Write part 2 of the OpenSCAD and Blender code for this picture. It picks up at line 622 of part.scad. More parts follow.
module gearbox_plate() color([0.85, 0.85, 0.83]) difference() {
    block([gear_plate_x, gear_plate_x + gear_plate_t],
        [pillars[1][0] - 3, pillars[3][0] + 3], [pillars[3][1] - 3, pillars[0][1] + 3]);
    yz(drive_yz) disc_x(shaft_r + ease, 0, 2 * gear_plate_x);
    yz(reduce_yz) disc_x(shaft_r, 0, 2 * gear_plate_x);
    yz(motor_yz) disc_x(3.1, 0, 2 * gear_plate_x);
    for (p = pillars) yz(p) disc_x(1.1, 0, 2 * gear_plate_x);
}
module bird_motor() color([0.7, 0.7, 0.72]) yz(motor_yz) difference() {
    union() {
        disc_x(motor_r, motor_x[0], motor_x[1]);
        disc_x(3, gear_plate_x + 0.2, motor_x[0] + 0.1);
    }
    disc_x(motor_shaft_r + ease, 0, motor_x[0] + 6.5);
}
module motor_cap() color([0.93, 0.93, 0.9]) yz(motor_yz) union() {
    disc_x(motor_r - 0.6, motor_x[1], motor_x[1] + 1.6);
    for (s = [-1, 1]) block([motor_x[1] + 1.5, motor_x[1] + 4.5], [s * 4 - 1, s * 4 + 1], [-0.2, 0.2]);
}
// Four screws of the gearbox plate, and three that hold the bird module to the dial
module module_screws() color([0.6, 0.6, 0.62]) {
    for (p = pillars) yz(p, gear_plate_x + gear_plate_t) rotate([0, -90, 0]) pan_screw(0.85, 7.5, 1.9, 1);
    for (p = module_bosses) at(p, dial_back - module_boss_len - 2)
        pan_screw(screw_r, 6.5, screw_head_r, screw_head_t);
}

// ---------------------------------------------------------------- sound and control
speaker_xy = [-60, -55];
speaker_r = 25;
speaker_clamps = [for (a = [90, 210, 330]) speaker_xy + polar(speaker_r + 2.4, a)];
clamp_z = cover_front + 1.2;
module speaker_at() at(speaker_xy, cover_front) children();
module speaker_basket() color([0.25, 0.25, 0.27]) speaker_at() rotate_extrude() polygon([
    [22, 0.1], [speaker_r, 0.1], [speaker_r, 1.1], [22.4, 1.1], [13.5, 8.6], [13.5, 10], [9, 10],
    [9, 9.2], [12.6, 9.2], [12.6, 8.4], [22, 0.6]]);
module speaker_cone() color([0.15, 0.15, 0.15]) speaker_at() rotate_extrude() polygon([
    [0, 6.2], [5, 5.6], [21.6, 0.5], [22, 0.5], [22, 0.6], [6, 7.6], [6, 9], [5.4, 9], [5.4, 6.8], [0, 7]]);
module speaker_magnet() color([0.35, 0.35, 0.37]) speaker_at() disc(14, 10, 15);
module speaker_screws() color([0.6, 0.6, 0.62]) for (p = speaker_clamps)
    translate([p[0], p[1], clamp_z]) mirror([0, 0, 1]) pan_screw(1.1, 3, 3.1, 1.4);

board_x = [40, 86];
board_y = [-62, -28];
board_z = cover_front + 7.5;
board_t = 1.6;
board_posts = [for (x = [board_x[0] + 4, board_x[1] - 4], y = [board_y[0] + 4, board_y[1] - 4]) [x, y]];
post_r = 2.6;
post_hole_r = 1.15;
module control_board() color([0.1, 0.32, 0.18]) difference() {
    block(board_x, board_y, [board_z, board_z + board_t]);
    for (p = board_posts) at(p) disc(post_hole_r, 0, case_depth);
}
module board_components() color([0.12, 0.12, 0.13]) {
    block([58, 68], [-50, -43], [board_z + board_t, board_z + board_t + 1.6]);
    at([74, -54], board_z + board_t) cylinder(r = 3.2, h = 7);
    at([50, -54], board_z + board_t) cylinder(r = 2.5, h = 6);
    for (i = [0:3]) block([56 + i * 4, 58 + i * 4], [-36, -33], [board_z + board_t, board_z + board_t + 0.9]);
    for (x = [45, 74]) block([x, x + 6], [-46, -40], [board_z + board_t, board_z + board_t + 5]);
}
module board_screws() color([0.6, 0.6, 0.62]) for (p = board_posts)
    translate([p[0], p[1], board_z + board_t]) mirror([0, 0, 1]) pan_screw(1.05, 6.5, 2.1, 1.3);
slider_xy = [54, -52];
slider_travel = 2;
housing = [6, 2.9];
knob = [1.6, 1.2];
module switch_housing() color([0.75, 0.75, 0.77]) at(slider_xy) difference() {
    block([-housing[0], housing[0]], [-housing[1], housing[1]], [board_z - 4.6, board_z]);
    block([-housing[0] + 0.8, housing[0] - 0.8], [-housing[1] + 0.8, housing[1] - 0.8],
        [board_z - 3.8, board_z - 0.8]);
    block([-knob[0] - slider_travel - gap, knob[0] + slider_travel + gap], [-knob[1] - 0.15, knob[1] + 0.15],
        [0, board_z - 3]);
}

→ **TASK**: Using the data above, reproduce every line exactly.

→ **SOLUTION**:
Write part 2 of the OpenSCAD and Blender code for this picture. It picks up at line 622 of part.scad. More parts follow.
module gearbox_plate() color([0.85, 0.85, 0.83]) difference() {
    block([gear_plate_x, gear_plate_x + gear_plate_t],
        [pillars[1][0] - 3, pillars[3][0] + 3], [pillars[3][1] - 3, pillars[0][1] + 3]);
    yz(drive_yz) disc_x(shaft_r + ease, 0, 2 * gear_plate_x);
    yz(reduce_yz) disc_x(shaft_r, 0, 2 * gear_plate_x);
    yz(motor_yz) disc_x(3.1, 0, 2 * gear_plate_x);
    for (p = pillars) yz(p) disc_x(1.1, 0, 2 * gear_plate_x);
}
module bird_motor() color([0.7, 0.7, 0.72]) yz(motor_yz) difference() {
    union() {
        disc_x(motor_r, motor_x[0], motor_x[1]);
        disc_x(3, gear_plate_x + 0.2, motor_x[0] + 0.1);
    }
    disc_x(motor_shaft_r + ease, 0, motor_x[0] + 6.5);
}
module motor_cap() color([0.93, 0.93, 0.9]) yz(motor_yz) union() {
    disc_x(motor_r - 0.6, motor_x[1], motor_x[1] + 1.6);
    for (s = [-1, 1]) block([motor_x[1] + 1.5, motor_x[1] + 4.5], [s * 4 - 1, s * 4 + 1], [-0.2, 0.2]);
}
// Four screws of the gearbox plate, and three that hold the bird module to the dial
module module_screws() color([0.6, 0.6, 0.62]) {
    for (p = pillars) yz(p, gear_plate_x + gear_plate_t) rotate([0, -90, 0]) pan_screw(0.85, 7.5, 1.9, 1);
    for (p = module_bosses) at(p, dial_back - module_boss_len - 2)
        pan_screw(screw_r, 6.5, screw_head_r, screw_head_t);
}

// ---------------------------------------------------------------- sound and control
speaker_xy = [-60, -55];
speaker_r = 25;
speaker_clamps = [for (a = [90, 210, 330]) speaker_xy + polar(speaker_r + 2.4, a)];
clamp_z = cover_front + 1.2;
module speaker_at() at(speaker_xy, cover_front) children();
module speaker_basket() color([0.25, 0.25, 0.27]) speaker_at() rotate_extrude() polygon([
    [22, 0.1], [speaker_r, 0.1], [speaker_r, 1.1], [22.4, 1.1], [13.5, 8.6], [13.5, 10], [9, 10],
    [9, 9.2], [12.6, 9.2], [12.6, 8.4], [22, 0.6]]);
module speaker_cone() color([0.15, 0.15, 0.15]) speaker_at() rotate_extrude() polygon([
    [0, 6.2], [5, 5.6], [21.6, 0.5], [22, 0.5], [22, 0.6], [6, 7.6], [6, 9], [5.4, 9], [5.4, 6.8], [0, 7]]);
module speaker_magnet() color([0.35, 0.35, 0.37]) speaker_at() disc(14, 10, 15);
module speaker_screws() color([0.6, 0.6, 0.62]) for (p = speaker_clamps)
    translate([p[0], p[1], clamp_z]) mirror([0, 0, 1]) pan_screw(1.1, 3, 3.1, 1.4);

board_x = [40, 86];
board_y = [-62, -28];
board_z = cover_front + 7.5;
board_t = 1.6;
board_posts = [for (x = [board_x[0] + 4, board_x[1] - 4], y = [board_y[0] + 4, board_y[1] - 4]) [x, y]];
post_r = 2.6;
post_hole_r = 1.15;
module control_board() color([0.1, 0.32, 0.18]) difference() {
    block(board_x, board_y, [board_z, board_z + board_t]);
    for (p = board_posts) at(p) disc(post_hole_r, 0, case_depth);
}
module board_components() color([0.12, 0.12, 0.13]) {
    block([58, 68], [-50, -43], [board_z + board_t, board_z + board_t + 1.6]);
    at([74, -54], board_z + board_t) cylinder(r = 3.2, h = 7);
    at([50, -54], board_z + board_t) cylinder(r = 2.5, h = 6);
    for (i = [0:3]) block([56 + i * 4, 58 + i * 4], [-36, -33], [board_z + board_t, board_z + board_t + 0.9]);
    for (x = [45, 74]) block([x, x + 6], [-46, -40], [board_z + board_t, board_z + board_t + 5]);
}
module board_screws() color([0.6, 0.6, 0.62]) for (p = board_posts)
    translate([p[0], p[1], board_z + board_t]) mirror([0, 0, 1]) pan_screw(1.05, 6.5, 2.1, 1.3);
slider_xy = [54, -52];
slider_travel = 2;
housing = [6, 2.9];
knob = [1.6, 1.2];
module switch_housing() color([0.75, 0.75, 0.77]) at(slider_xy) difference() {
    block([-housing[0], housing[0]], [-housing[1], housing[1]], [board_z - 4.6, board_z]);
    block([-housing[0] + 0.8, housing[0] - 0.8], [-housing[1] + 0.8, housing[1] - 0.8],
        [board_z - 3.8, board_z - 0.8]);
    block([-knob[0] - slider_travel - gap, knob[0] + slider_travel + gap], [-knob[1] - 0.15, knob[1] + 0.15],
        [0, board_z - 3]);
}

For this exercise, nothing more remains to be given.